== EXERCISE ==
Every line below should be repeated exactly.

== MATERIAL PROVIDED ==
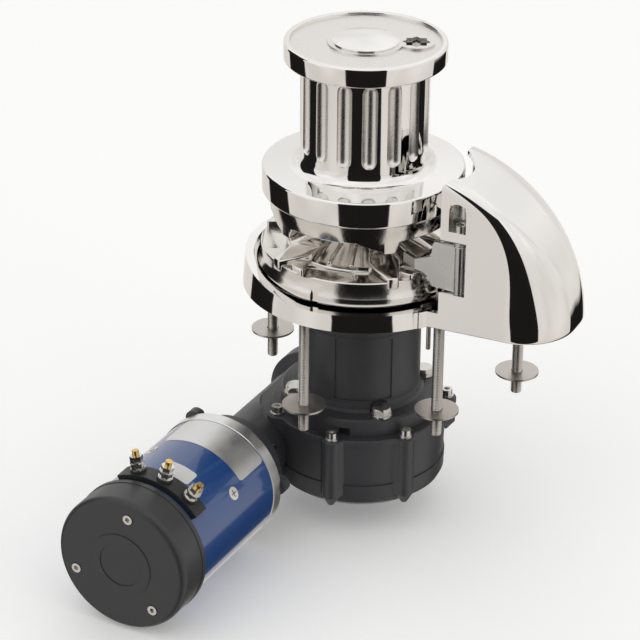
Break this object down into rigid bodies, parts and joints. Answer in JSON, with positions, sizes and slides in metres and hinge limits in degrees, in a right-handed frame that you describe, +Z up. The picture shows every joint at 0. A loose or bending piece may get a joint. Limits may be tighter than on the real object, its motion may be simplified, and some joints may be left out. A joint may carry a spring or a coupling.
{
  "type": "deck capstan",
  "caption": "Vertical deck capstan with fluted drum over a chainwheel, base with chain-pipe cover, deck studs, neck, worm gearbox and electric motor.",
  "frame": {"origin": "on the drum's axis at the deck plane, the underside of the base casting", "axes": "+Z up along the drum's axis, +X towards the chain-pipe cover, +Y away from the motor"},
  "size_m": [0.3423, 0.4065, 0.4495],
  "materials": {
    "polished_steel": "mirror-polished stainless casting",
    "wheel_steel": "polished on the edges, cast in the pockets",
    "satin_steel": "satin ground",
    "stud_steel": "satin, threaded",
    "bright_fasteners": "bright stainless",
    "black_fasteners": "black oxide",
    "black_casting": "black powder coat on a casting",
    "black_cap": "satin black",
    "black_plastic": "moulded",
    "motor_blue": "gloss blue enamel",
    "ring_silver": "turned",
    "terminal_brass": "bright brass",
    "bronze": "bronze",
    "bearing_steel": "ground steel",
    "magnet_grey": "ferrite",
    "seal_rubber": "matt"
  },
  "bodies": {
    "base": {"base_plate": "polished_steel", "arm_pivot_screw": "bright_fasteners", "arm_spring": "bright_fasteners", "chain_stripper": "wheel_steel", "stripper_screw": "stud_steel", "shaft_seal": "seal_rubber", "upper_bearing": "bearing_steel", "lower_bearing": "bearing_steel", "spacer_tube": "black_casting", "neck_bolts": "bright_fasteners", "neck_washers": "bright_fasteners", "gearbox_lid": "black_casting", "gearbox_case": "black_casting", "lid_screws": "bright_fasteners", "lid_washers": "bright_fasteners", "worm_bearings": "bearing_steel", "tunnel_cap": "black_casting", "motor_adapter": "black_casting", "adapter_screws": "black_fasteners", "ring_bolts": "black_fasteners", "motor_ring": "ring_silver", "motor_body": "motor_blue", "shell_screws": "bright_fasteners", "field_magnets": "magnet_grey", "motor_bearings": "bearing_steel", "motor_end_cap": "black_cap", "cap_screws": "bright_fasteners", "terminal_block": "black_plastic", "terminal_studs": "terminal_brass", "terminal_washers": "terminal_brass", "terminal_nuts": "terminal_brass", "deck_studs": "stud_steel", "stud_washers": "stud_steel", "stud_nuts": "stud_steel"},
    "output": {"main_shaft": "satin_steel", "worm_wheel": "bronze", "wheel_key": "satin_steel", "clutch_keys": "satin_steel", "lower_cone": "bronze", "upper_cone": "bronze", "top_nut": "satin_steel", "top_washer": "satin_steel"},
    "drum": {"capstan_drum": "polished_steel", "drum_cap": "polished_steel"},
    "chainwheel": {"chainwheel_lower": "wheel_steel", "chainwheel_upper": "wheel_steel"},
    "arm": {"control_arm": "satin_steel"},
    "rotor": {"worm_shaft": "satin_steel", "armature": "bearing_steel"}
  },
  "joints": [
    {"name": "motor_spin", "type": "hinge", "parent": "base", "child": "rotor", "pos_m": [-0.0718, 0, -0.155], "axis": [0, 1, 0], "continuous": true},
    {"name": "output_spin", "type": "hinge", "parent": "base", "child": "output", "pos_m": [0, 0, 0], "axis": [0, 0, 1], "continuous": true},
    {"name": "drum_release", "type": "hinge", "parent": "output", "child": "drum", "pos_m": [0, 0, 0], "axis": [0, 0, 1], "range_deg": [0, 90]},
    {"name": "chainwheel_spin", "type": "hinge", "parent": "output", "child": "chainwheel", "pos_m": [0, 0, 0], "axis": [0, 0, 1], "continuous": true},
    {"name": "arm_swing", "type": "hinge", "parent": "base", "child": "arm", "pos_m": [0.1175, -0.05, 0], "axis": [0, 0, 1], "range_deg": [0, 14], "stiffness_Nm_per_rad": 0.6, "springref_deg": -8.59}
  ],
  "couplings": [
    {"joint": "output_spin", "follows": "motor_spin", "ratio": 0.021739}
  ]
}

== RESPONSE FOR THIS EXERCISE ==
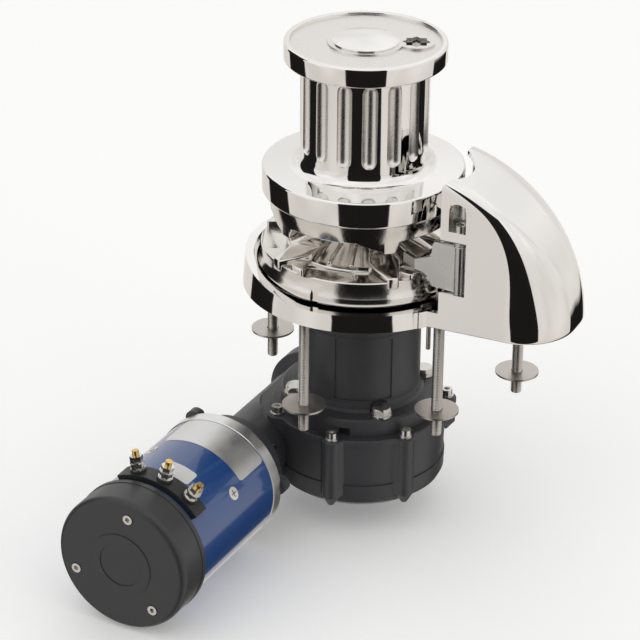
Break this object down into rigid bodies, parts and joints. Answer in JSON, with positions, sizes and slides in metres and hinge limits in degrees, in a right-handed frame that you describe, +Z up. The picture shows every joint at 0. A loose or bending piece may get a joint. Limits may be tighter than on the real object, its motion may be simplified, and some joints may be left out. A joint may carry a spring or a coupling.
{
  "type": "deck capstan",
  "caption": "Vertical deck capstan with fluted drum over a chainwheel, base with chain-pipe cover, deck studs, neck, worm gearbox and electric motor.",
  "frame": {"origin": "on the drum's axis at the deck plane, the underside of the base casting", "axes": "+Z up along the drum's axis, +X towards the chain-pipe cover, +Y away from the motor"},
  "size_m": [0.3423, 0.4065, 0.4495],
  "materials": {
    "polished_steel": "mirror-polished stainless casting",
    "wheel_steel": "polished on the edges, cast in the pockets",
    "satin_steel": "satin ground",
    "stud_steel": "satin, threaded",
    "bright_fasteners": "bright stainless",
    "black_fasteners": "black oxide",
    "black_casting": "black powder coat on a casting",
    "black_cap": "satin black",
    "black_plastic": "moulded",
    "motor_blue": "gloss blue enamel",
    "ring_silver": "turned",
    "terminal_brass": "bright brass",
    "bronze": "bronze",
    "bearing_steel": "ground steel",
    "magnet_grey": "ferrite",
    "seal_rubber": "matt"
  },
  "bodies": {
    "base": {"base_plate": "polished_steel", "arm_pivot_screw": "bright_fasteners", "arm_spring": "bright_fasteners", "chain_stripper": "wheel_steel", "stripper_screw": "stud_steel", "shaft_seal": "seal_rubber", "upper_bearing": "bearing_steel", "lower_bearing": "bearing_steel", "spacer_tube": "black_casting", "neck_bolts": "bright_fasteners", "neck_washers": "bright_fasteners", "gearbox_lid": "black_casting", "gearbox_case": "black_casting", "lid_screws": "bright_fasteners", "lid_washers": "bright_fasteners", "worm_bearings": "bearing_steel", "tunnel_cap": "black_casting", "motor_adapter": "black_casting", "adapter_screws": "black_fasteners", "ring_bolts": "black_fasteners", "motor_ring": "ring_silver", "motor_body": "motor_blue", "shell_screws": "bright_fasteners", "field_magnets": "magnet_grey", "motor_bearings": "bearing_steel", "motor_end_cap": "black_cap", "cap_screws": "bright_fasteners", "terminal_block": "black_plastic", "terminal_studs": "terminal_brass", "terminal_washers": "terminal_brass", "terminal_nuts": "terminal_brass", "deck_studs": "stud_steel", "stud_washers": "stud_steel", "stud_nuts": "stud_steel"},
    "output": {"main_shaft": "satin_steel", "worm_wheel": "bronze", "wheel_key": "satin_steel", "clutch_keys": "satin_steel", "lower_cone": "bronze", "upper_cone": "bronze", "top_nut": "satin_steel", "top_washer": "satin_steel"},
    "drum": {"capstan_drum": "polished_steel", "drum_cap": "polished_steel"},
    "chainwheel": {"chainwheel_lower": "wheel_steel", "chainwheel_upper": "wheel_steel"},
    "arm": {"control_arm": "satin_steel"},
    "rotor": {"worm_shaft": "satin_steel", "armature": "bearing_steel"}
  },
  "joints": [
    {"name": "motor_spin", "type": "hinge", "parent": "base", "child": "rotor", "pos_m": [-0.0718, 0, -0.155], "axis": [0, 1, 0], "continuous": true},
    {"name": "output_spin", "type": "hinge", "parent": "base", "child": "output", "pos_m": [0, 0, 0], "axis": [0, 0, 1], "continuous": true},
    {"name": "drum_release", "type": "hinge", "parent": "output", "child": "drum", "pos_m": [0, 0, 0], "axis": [0, 0, 1], "range_deg": [0, 90]},
    {"name": "chainwheel_spin", "type": "hinge", "parent": "output", "child": "chainwheel", "pos_m": [0, 0, 0], "axis": [0, 0, 1], "continuous": true},
    {"name": "arm_swing", "type": "hinge", "parent": "base", "child": "arm", "pos_m": [0.1175, -0.05, 0], "axis": [0, 0, 1], "range_deg": [0, 14], "stiffness_Nm_per_rad": 0.6, "springref_deg": -8.59}
  ],
  "couplings": [
    {"joint": "output_spin", "follows": "motor_spin", "ratio": 0.021739}
  ]
}